- **What you have to do**
Return the listing word for word, as given.

- **Dataset section**
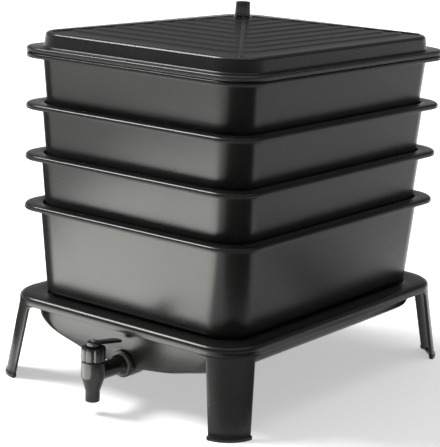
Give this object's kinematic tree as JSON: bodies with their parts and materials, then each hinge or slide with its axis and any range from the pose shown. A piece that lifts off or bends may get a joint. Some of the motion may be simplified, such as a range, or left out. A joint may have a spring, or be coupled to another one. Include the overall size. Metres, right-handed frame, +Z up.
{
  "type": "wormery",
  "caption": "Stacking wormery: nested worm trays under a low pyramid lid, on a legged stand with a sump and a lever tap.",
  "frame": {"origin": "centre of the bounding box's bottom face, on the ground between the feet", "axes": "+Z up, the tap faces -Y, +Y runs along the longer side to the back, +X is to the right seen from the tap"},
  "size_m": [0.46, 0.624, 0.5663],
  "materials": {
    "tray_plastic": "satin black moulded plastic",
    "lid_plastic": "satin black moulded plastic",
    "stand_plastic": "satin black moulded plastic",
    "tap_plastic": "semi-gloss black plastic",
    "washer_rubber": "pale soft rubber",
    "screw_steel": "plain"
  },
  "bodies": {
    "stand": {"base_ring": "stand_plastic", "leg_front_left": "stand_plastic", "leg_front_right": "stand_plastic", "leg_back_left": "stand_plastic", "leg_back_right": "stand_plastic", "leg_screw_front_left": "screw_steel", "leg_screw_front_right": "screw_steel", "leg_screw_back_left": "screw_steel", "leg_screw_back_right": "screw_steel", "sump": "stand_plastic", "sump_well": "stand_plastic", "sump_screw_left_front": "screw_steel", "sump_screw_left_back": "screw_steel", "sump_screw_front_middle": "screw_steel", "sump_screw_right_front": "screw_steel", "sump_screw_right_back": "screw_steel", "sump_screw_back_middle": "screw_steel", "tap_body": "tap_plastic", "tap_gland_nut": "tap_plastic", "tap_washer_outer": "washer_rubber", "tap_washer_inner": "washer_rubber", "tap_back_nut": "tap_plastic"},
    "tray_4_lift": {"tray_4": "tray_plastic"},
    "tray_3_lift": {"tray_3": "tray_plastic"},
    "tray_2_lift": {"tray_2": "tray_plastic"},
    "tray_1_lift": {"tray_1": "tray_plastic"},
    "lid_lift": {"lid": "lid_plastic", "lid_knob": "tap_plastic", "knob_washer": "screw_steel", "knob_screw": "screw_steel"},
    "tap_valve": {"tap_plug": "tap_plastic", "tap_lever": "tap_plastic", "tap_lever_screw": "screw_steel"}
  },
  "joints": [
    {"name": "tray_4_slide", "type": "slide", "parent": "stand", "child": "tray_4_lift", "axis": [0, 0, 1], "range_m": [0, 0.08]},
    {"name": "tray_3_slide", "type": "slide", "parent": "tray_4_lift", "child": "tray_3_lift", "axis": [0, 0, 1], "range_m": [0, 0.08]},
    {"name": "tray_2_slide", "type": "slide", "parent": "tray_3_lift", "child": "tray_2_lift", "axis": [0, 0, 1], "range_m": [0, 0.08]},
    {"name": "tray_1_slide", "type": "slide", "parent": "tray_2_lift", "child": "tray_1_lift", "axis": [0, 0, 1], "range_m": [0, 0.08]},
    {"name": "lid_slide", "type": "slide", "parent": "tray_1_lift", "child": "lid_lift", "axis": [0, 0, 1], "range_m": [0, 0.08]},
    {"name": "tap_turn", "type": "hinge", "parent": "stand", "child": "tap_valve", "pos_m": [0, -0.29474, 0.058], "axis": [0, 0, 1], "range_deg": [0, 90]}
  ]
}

- **In response**
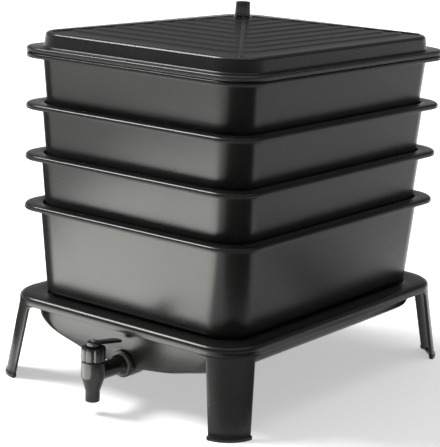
Give this object's kinematic tree as JSON: bodies with their parts and materials, then each hinge or slide with its axis and any range from the pose shown. A piece that lifts off or bends may get a joint. Some of the motion may be simplified, such as a range, or left out. A joint may have a spring, or be coupled to another one. Include the overall size. Metres, right-handed frame, +Z up.
{
  "type": "wormery",
  "caption": "Stacking wormery: nested worm trays under a low pyramid lid, on a legged stand with a sump and a lever tap.",
  "frame": {"origin": "centre of the bounding box's bottom face, on the ground between the feet", "axes": "+Z up, the tap faces -Y, +Y runs along the longer side to the back, +X is to the right seen from the tap"},
  "size_m": [0.46, 0.624, 0.5663],
  "materials": {
    "tray_plastic": "satin black moulded plastic",
    "lid_plastic": "satin black moulded plastic",
    "stand_plastic": "satin black moulded plastic",
    "tap_plastic": "semi-gloss black plastic",
    "washer_rubber": "pale soft rubber",
    "screw_steel": "plain"
  },
  "bodies": {
    "stand": {"base_ring": "stand_plastic", "leg_front_left": "stand_plastic", "leg_front_right": "stand_plastic", "leg_back_left": "stand_plastic", "leg_back_right": "stand_plastic", "leg_screw_front_left": "screw_steel", "leg_screw_front_right": "screw_steel", "leg_screw_back_left": "screw_steel", "leg_screw_back_right": "screw_steel", "sump": "stand_plastic", "sump_well": "stand_plastic", "sump_screw_left_front": "screw_steel", "sump_screw_left_back": "screw_steel", "sump_screw_front_middle": "screw_steel", "sump_screw_right_front": "screw_steel", "sump_screw_right_back": "screw_steel", "sump_screw_back_middle": "screw_steel", "tap_body": "tap_plastic", "tap_gland_nut": "tap_plastic", "tap_washer_outer": "washer_rubber", "tap_washer_inner": "washer_rubber", "tap_back_nut": "tap_plastic"},
    "tray_4_lift": {"tray_4": "tray_plastic"},
    "tray_3_lift": {"tray_3": "tray_plastic"},
    "tray_2_lift": {"tray_2": "tray_plastic"},
    "tray_1_lift": {"tray_1": "tray_plastic"},
    "lid_lift": {"lid": "lid_plastic", "lid_knob": "tap_plastic", "knob_washer": "screw_steel", "knob_screw": "screw_steel"},
    "tap_valve": {"tap_plug": "tap_plastic", "tap_lever": "tap_plastic", "tap_lever_screw": "screw_steel"}
  },
  "joints": [
    {"name": "tray_4_slide", "type": "slide", "parent": "stand", "child": "tray_4_lift", "axis": [0, 0, 1], "range_m": [0, 0.08]},
    {"name": "tray_3_slide", "type": "slide", "parent": "tray_4_lift", "child": "tray_3_lift", "axis": [0, 0, 1], "range_m": [0, 0.08]},
    {"name": "tray_2_slide", "type": "slide", "parent": "tray_3_lift", "child": "tray_2_lift", "axis": [0, 0, 1], "range_m": [0, 0.08]},
    {"name": "tray_1_slide", "type": "slide", "parent": "tray_2_lift", "child": "tray_1_lift", "axis": [0, 0, 1], "range_m": [0, 0.08]},
    {"name": "lid_slide", "type": "slide", "parent": "tray_1_lift", "child": "lid_lift", "axis": [0, 0, 1], "range_m": [0, 0.08]},
    {"name": "tap_turn", "type": "hinge", "parent": "stand", "child": "tap_valve", "pos_m": [0, -0.29474, 0.058], "axis": [0, 0, 1], "range_deg": [0, 90]}
  ]
}